22. Mahane Yehuda Market
Often referred to as “The Shuk”, Mahane Yehuda Market is perhaps the most popular marketplace in Jerusalem. The market is huge, with over 250 different stands, shops, and restaurants. If you want to try some of the local specialties at a reasonable price, this is the place to come.
23. The Israel Museum
If you only have time for one museum on your trip to Jerusalem, I’d recommend the Israel Museum. The 50,000 square meters complex features an impressive variety of collections, from prehistoric archeology to contemporary art. The children’s wing is the most interactive section of the museum, so if you have kids this is a very entertaining place to visit in Jerusalem.
Your entrance fee (54 shekels for adults and 27 shekels for children) includes the audio guide, which I highly recommend. There’s so much to see here! Check the times of the tours at the information desk when you arrive. They are also included in the entrance fee.

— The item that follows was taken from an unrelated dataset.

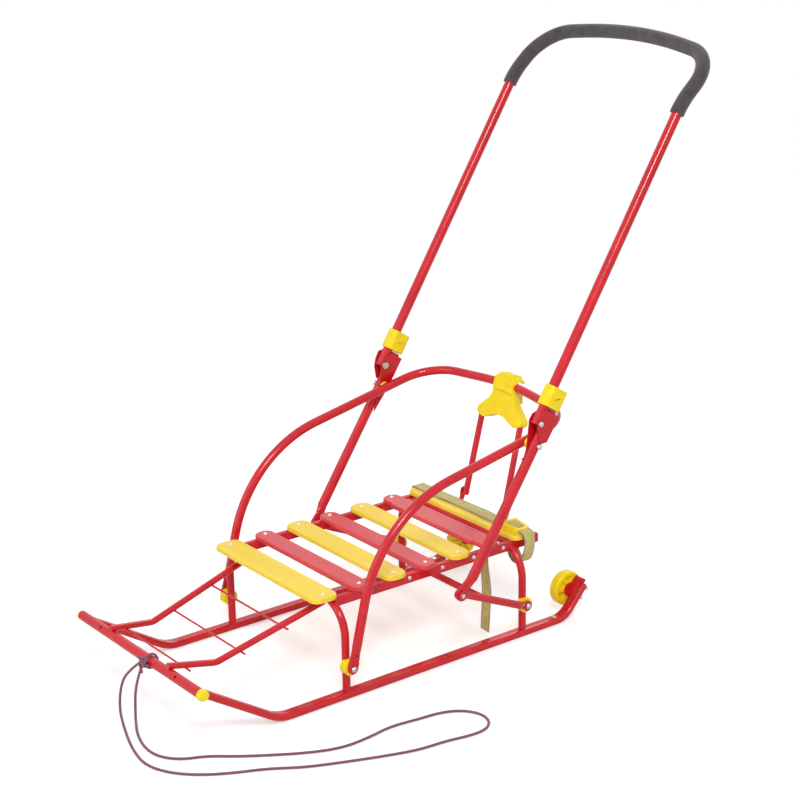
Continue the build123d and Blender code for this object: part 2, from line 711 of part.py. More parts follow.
# Belt: over the rear slat, round the left end of the rear arch, and a tail hanging inside
belt_width = 22
belt_thickness = 2
belt_x = -135
buckle_end_y = 93
slat_end_y = slats[-1][2]
belt_parts = (
    # name, width along X, points along Y and Z, first X
    ("belt_strap", belt_x, (
        (-slat_end_y - 4, rail_bottom + 4),
        (-slat_end_y - 1.5, seat_top + belt_thickness / 2 + 0.3),
        (buckle_end_y - 0.5, seat_top + belt_thickness / 2 + 0.3),
    )),
)
for name, x, points in belt_parts:
    with BuildPart() as strap:
        with BuildSketch(Plane.YZ.offset(x - belt_width / 2)):
            with BuildLine():
                FilletPolyline(*points, radius=4)
            trace(line_width=belt_thickness)
        extrude(amount=belt_width)
    save(strap, name)
with BuildPart() as buckle:
    with BuildSketch(Plane.XY.offset(seat_top + 0.3)):
        with Locations((belt_x, buckle_end_y + 28.5)):
            RectangleRounded(34, 57, 8)
    extrude(amount=9)
    fillet(buckle.faces().sort_by(Axis.Z)[-1].edges(), 2)
save(buckle, "belt_buckle")

# Tow rope, one loop from the hitch on the crossbar round over the floor and back
rope_radius = 2.2
floor_z = rope_radius + 0.3
rope_y = 30
hitch_x = crossbar_x + crossbar_radius
rope_route = (
    # down from the hitch
    (hitch_x + 6, rope_y - 3, crossbar_z - 5),
    (hitch_x + 9, rope_y - 12, 62),
    (hitch_x + 10, rope_y - 20, 37),
    (hitch_x + 13, rope_y - 17, 14),
    # out over the floor, past the left runner
    (512, 31, floor_z),
    (529, 64, floor_z),
    (541, 104, floor_z),
    (540, 139, floor_z),
    (520, 167, floor_z),
    (486, 181, floor_z),
    (455, 208, floor_z),
    (419, 233, floor_z),
    (373, 262, floor_z),
    (327, 281, floor_z),
    (280, 280, floor_z),
    (237, 273, floor_z),
    (193, 280, floor_z),
    (151, 285, floor_z),
    (125, 300, floor_z),
    (111, 325, floor_z),
    (116, 350, floor_z),
    (136, 366, floor_z),
    (165, 366, floor_z),
    (201, 357, floor_z),
    (248, 353, floor_z),
    (297, 336, floor_z),
    (350, 315, floor_z),
    (401, 292, floor_z),
    (439, 265, floor_z),
    (485, 244, floor_z),
    (522, 221, floor_z),
    (551, 190, floor_z),
    (566, 150, floor_z),
    (558, 104, floor_z),
    (544, 62, floor_z),
    (529, 24, floor_z),
    # and up again
    (519, -2, 11),
    (513, -10, 34),
    (510, -2, 60),
    (502, 14, 80),
    (hitch_x + 5.5, rope_y - 1, crossbar_z + 4),
)


def bend_radii(points):
    """The largest even arc at each inner point of a route."""
    places = [Vector(*point) for point in points]
    radii = []
    for before, here, after in zip(places, places[1:], places[2:]):
        first, second = here - before, after - here
        turn = radians(first.get_angle(second))
        radii.append(0.45 * min(first.length, second.length) / tan(turn / 2))
    return radii


rope_radii = bend_radii(rope_route)
print("rope radii", [round(value) for value in rope_radii])
with BuildPart() as rope:
    with BuildLine() as route:
        FilletPolyline(*rope_route, radius=rope_radii)
    with BuildSketch(Plane(route.line @ 0, z_dir=route.line % 0)):
        Circle(rope_radius)
    sweep()
rope_length = sum(edge.length for edge in route.edges())
print("rope length", round(rope_length), "volume share",
      round(rope.part.volume / (pi * rope_radius ** 2 * rope_length), 4))
save(rope, "tow_rope")

# Hitch: the rope's two turns round the crossbar with the knot in front
with BuildPart() as hitch:
    with Locations(*[Pos(crossbar_x, rope_y + side * (rope_radius + 0.2), crossbar_z)
                     for side in (-1, 1)]):
        Cylinder(crossbar_radius + 2 * rope_radius, 2 * rope_radius, rotation=(90, 0, 0))
    fillet(hitch.edges().filter_by(GeomType.CIRCLE), 1.8)
    with Locations(Pos(crossbar_x, 0, crossbar_z)):
        Cylinder(crossbar_radius, 200, rotation=(90, 0, 0), mode=Mode.SUBTRACT)
    with BuildSketch(Plane.YZ.offset(hitch_x + 1)):
        with Locations((rope_y, crossbar_z)):
            Ellipse(9, 7.5)
    extrude(amount=9)
    fillet(hitch.edges().sort_by(Axis.X)[-1], 4)
    add(rope.part, mode=Mode.SUBTRACT)
save(hitch, "rope_hitch")
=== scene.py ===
"""Dresses the folding push sled: paint, moulded plastic, foam, webbing and rope.

Metres, +X the way the sled travels, +Y its left side, +Z up, floor at zero.
"""

import math

import bmesh
import bpy
from mathutils import Matrix, Vector


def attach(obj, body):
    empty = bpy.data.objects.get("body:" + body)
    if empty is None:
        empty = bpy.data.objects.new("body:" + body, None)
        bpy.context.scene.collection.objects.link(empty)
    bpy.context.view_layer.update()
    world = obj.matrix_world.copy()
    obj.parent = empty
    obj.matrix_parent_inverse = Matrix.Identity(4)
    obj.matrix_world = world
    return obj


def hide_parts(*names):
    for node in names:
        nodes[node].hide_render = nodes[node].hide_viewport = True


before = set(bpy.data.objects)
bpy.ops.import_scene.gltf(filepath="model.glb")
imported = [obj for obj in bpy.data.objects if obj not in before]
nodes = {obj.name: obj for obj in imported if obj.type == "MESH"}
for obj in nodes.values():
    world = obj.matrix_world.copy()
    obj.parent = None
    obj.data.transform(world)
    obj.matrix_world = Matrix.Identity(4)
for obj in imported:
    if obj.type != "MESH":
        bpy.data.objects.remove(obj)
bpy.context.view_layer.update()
bpy.ops.object.select_all(action="DESELECT")

# Camera at the photograph's place: a three-quarter view from the front left, through a long
# lens held above the handle's grip and looking down on the seat.
camera_place = (1.7426, 2.3139, 1.3329)
yaw, pitch, roll = (math.radians(turn) for turn in (232.986, 18.269, -1.04))
bpy.ops.object.camera_add(location=(0, 0, 0))
camera = bpy.context.object
camera.name = "camera"
sight = Vector((math.cos(yaw) * math.cos(pitch), math.sin(yaw) * math.cos(pitch),
                -math.sin(pitch)))
level_right = sight.cross(Vector((0, 0, 1))).normalized()
level_up = level_right.cross(sight)
right = level_right * math.cos(roll) + level_up * math.sin(roll)
up = level_up * math.cos(roll) - level_right * math.sin(roll)
camera.matrix_world = Matrix.Translation(camera_place) @ Matrix(
    (right, up, -sight)).transposed().to_4x4()
camera.data.lens = 89.3
camera.data.sensor_width = 36
camera.data.shift_x = -0.0035
camera.data.shift_y = -0.0033
bpy.context.scene.camera = camera
bpy.context.scene.view_settings.view_transform = "Standard"

# Studio: a pale floor and an even white surround, with one large soft key from the upper
# left of the picture, a low fill and a rim from behind.
surround_light = 0.45
floor_colour = (0.86, 0.86, 0.86, 1)
floor_glow = 0.4
fade_start, fade_end = 0.9, 2.2
studio_lamps = (
    # name, place, aim, size, watts
    ("key_light", (1.6, 2.6, 3.2), (0.0, 0.0, 0.25), 1.05, 84),
    ("fill_light", (3.2, -0.6, 1.6), (0.0, 0.0, 0.2), 2.2, 26),
    ("rim_light", (-2.4, -1.6, 2.6), (0.0, 0.0, 0.3), 1.6, 30),
)


def feed(tree, *pairs):
    """Gives each input socket of a shader tree its number, its colour or its link."""
    for socket, value in pairs:
        if isinstance(value, bpy.types.NodeSocket):
            tree.links.new(value, socket)
        else:
            socket.default_value = value


def calc(tree, operation, *values):
    """The result of a Math node that is fed with sockets or numbers."""
    node = tree.nodes.new("ShaderNodeMath")
    node.operation = operation
    feed(tree, *zip(node.inputs, values))
    return node.outputs[0]


world = bpy.data.worlds.new("studio_surround")
bpy.context.scene.world = world
world.use_nodes = True
surround = world.node_tree
surround.nodes.clear()
ray = surround.nodes.new("ShaderNodeLightPath")
mirrored = calc(surround, "MAXIMUM", ray.outputs["Is Camera Ray"], ray.outputs["Is Glossy Ray"])
seen = calc(surround, "MAXIMUM", mirrored, ray.outputs["Is Transmission Ray"])
strength = surround.nodes.new("ShaderNodeMapRange")
background = surround.nodes.new("ShaderNodeBackground")
world_out = surround.nodes.new("ShaderNodeOutputWorld")
feed(surround,
     (strength.inputs["Value"], seen),
     (strength.inputs["To Min"], surround_light),
     (strength.inputs["To Max"], 1.0),
     (background.inputs["Color"], (1, 1, 1, 1)),
     (background.inputs["Strength"], strength.outputs["Result"]),
     (world_out.inputs["Surface"], background.outputs[0]))

for name, place, aim, size, watts in studio_lamps:
    bpy.ops.object.light_add(type="AREA", location=place)
    lamp = bpy.context.object
    lamp.name = name
    lamp.data.size = size
    lamp.data.energy = watts
    lamp.rotation_euler = (Vector(aim) - Vector(place)).to_track_quat("-Z", "Y").to_euler()

bpy.ops.mesh.primitive_plane_add(size=30, location=(0, 0, 0))
floor = bpy.context.object
floor.name = "studio_floor"
paper = bpy.data.materials.new("studio_paper")
paper.use_nodes = True
tree = paper.node_tree
tree.nodes.clear()
ray = tree.nodes.new("ShaderNodeLightPath")
matt = tree.nodes.new("ShaderNodeBsdfDiffuse")
glow = tree.nodes.new("ShaderNodeEmission")
lit = tree.nodes.new("ShaderNodeAddShader")
near_floor = tree.nodes.new("ShaderNodeMixShader")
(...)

Tip: On Tuesdays the museum is open from 4 – 9 p.m. This could be a good time to see it if you want to spend your mornings visiting other places in Jerusalem.
How Many Days to Spend in Jerusalem?
Most of the guides I’ve read recommend spending at the most 2-3 days on a trip to Jerusalem. I also noticed that many people visit Jerusalem as a day trip from Tel Aviv. But in my opinion that’s way too little, considering how many amazing places to visit are in Jerusalem.
When we planned our Israel itinerary, we allocated 6 full days to Jerusalem. We thought that should be plenty, but we still didn’t get to visit everything we would have liked to.
That doesn’t mean it’s not possible to visit Jerusalem in less than 6 days, but you’ll have to rush through the attractions if you want to see everything in less time than that. My recommendation to stay at least 5-6 days in Jerusalem if you want to fully enjoy and comprehend its culture.
Where to Stay When Taking a Trip to Jerusalem
The Old City of Jerusalem is the best place to stay if you want to be minutes away from the most popular sites in the city. However, accommodations within the city walls area are limited (HaShimi Hotel).
A better option is to stay just a little outside the Old City where you’ll find more accommodations. The closest lodging is Mamilla Hotel, which is a five-star accommodation connected to the Old City via a short pathway.
We stayed at the St. George’s Pilgrim Guesthouse, a beautiful accommodation set in the guesthouse of St. George’s Cathedral. The guesthouse has simple but very comfortable rooms, a beautiful courtyard, a garden, and a charming cloister decorated with antique furniture.
The hotel has an excellent location – just outside the Old City walls, within 5 minutes walk from Damascus Gate.